→ TASK BRIEF: Give back the whole listing exactly as shown.

→ SOURCE EXCERPT:
--- start ---

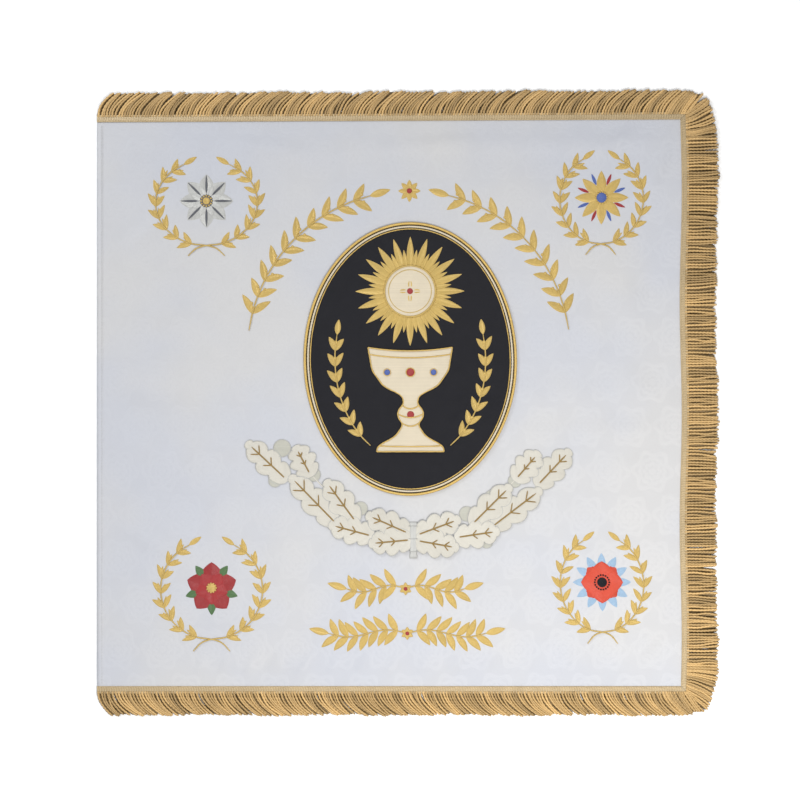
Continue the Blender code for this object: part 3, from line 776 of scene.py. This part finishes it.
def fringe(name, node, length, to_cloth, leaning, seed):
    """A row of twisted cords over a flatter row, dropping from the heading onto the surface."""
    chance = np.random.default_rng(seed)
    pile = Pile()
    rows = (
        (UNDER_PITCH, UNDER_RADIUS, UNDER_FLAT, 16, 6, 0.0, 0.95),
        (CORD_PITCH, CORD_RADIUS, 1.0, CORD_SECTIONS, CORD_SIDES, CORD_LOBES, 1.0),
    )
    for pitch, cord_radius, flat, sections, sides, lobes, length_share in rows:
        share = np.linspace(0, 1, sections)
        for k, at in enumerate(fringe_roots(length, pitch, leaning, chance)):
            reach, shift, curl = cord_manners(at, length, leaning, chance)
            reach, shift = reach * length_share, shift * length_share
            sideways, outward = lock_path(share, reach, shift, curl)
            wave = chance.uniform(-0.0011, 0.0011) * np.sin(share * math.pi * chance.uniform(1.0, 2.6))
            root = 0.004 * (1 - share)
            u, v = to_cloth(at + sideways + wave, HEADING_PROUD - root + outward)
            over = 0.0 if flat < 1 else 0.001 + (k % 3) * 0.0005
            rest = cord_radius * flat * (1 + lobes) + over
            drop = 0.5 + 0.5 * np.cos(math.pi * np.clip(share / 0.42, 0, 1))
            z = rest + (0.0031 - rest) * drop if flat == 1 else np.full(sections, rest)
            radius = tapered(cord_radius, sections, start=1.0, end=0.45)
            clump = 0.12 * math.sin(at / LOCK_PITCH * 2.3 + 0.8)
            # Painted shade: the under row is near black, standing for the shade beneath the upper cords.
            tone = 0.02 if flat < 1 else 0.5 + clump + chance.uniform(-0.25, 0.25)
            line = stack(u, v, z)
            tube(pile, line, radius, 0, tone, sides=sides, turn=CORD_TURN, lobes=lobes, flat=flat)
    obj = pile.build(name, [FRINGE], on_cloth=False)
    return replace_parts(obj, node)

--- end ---

→ WRITTEN ANSWER:
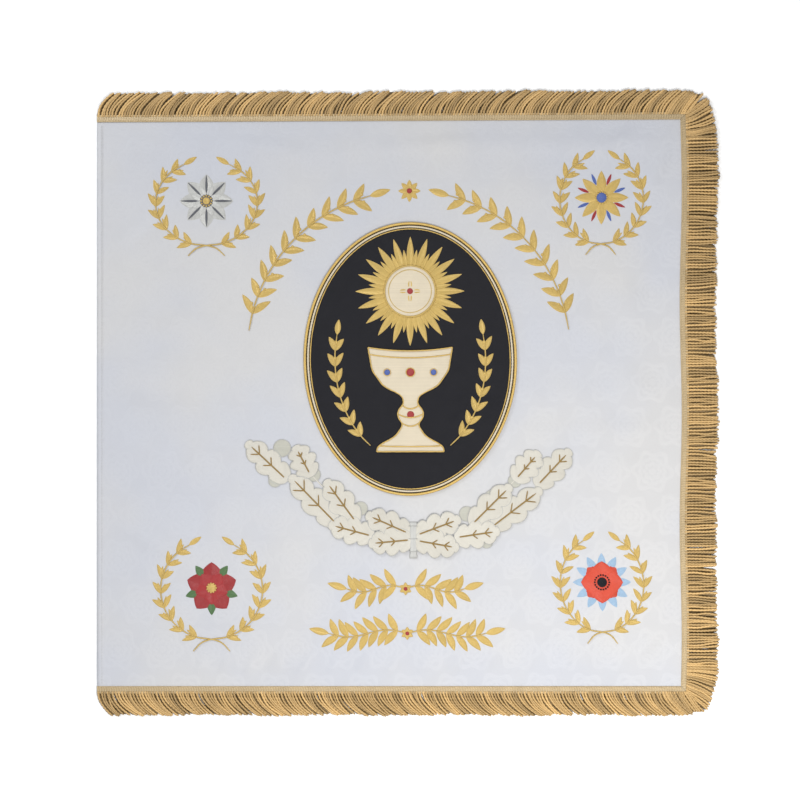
Continue the Blender code for this object: part 3, from line 776 of scene.py. This part finishes it.
def fringe(name, node, length, to_cloth, leaning, seed):
    """A row of twisted cords over a flatter row, dropping from the heading onto the surface."""
    chance = np.random.default_rng(seed)
    pile = Pile()
    rows = (
        (UNDER_PITCH, UNDER_RADIUS, UNDER_FLAT, 16, 6, 0.0, 0.95),
        (CORD_PITCH, CORD_RADIUS, 1.0, CORD_SECTIONS, CORD_SIDES, CORD_LOBES, 1.0),
    )
    for pitch, cord_radius, flat, sections, sides, lobes, length_share in rows:
        share = np.linspace(0, 1, sections)
        for k, at in enumerate(fringe_roots(length, pitch, leaning, chance)):
            reach, shift, curl = cord_manners(at, length, leaning, chance)
            reach, shift = reach * length_share, shift * length_share
            sideways, outward = lock_path(share, reach, shift, curl)
            wave = chance.uniform(-0.0011, 0.0011) * np.sin(share * math.pi * chance.uniform(1.0, 2.6))
            root = 0.004 * (1 - share)
            u, v = to_cloth(at + sideways + wave, HEADING_PROUD - root + outward)
            over = 0.0 if flat < 1 else 0.001 + (k % 3) * 0.0005
            rest = cord_radius * flat * (1 + lobes) + over
            drop = 0.5 + 0.5 * np.cos(math.pi * np.clip(share / 0.42, 0, 1))
            z = rest + (0.0031 - rest) * drop if flat == 1 else np.full(sections, rest)
            radius = tapered(cord_radius, sections, start=1.0, end=0.45)
            clump = 0.12 * math.sin(at / LOCK_PITCH * 2.3 + 0.8)
            # Painted shade: the under row is near black, standing for the shade beneath the upper cords.
            tone = 0.02 if flat < 1 else 0.5 + clump + chance.uniform(-0.25, 0.25)
            line = stack(u, v, z)
            tube(pile, line, radius, 0, tone, sides=sides, turn=CORD_TURN, lobes=lobes, flat=flat)
    obj = pile.build(name, [FRINGE], on_cloth=False)
    return replace_parts(obj, node)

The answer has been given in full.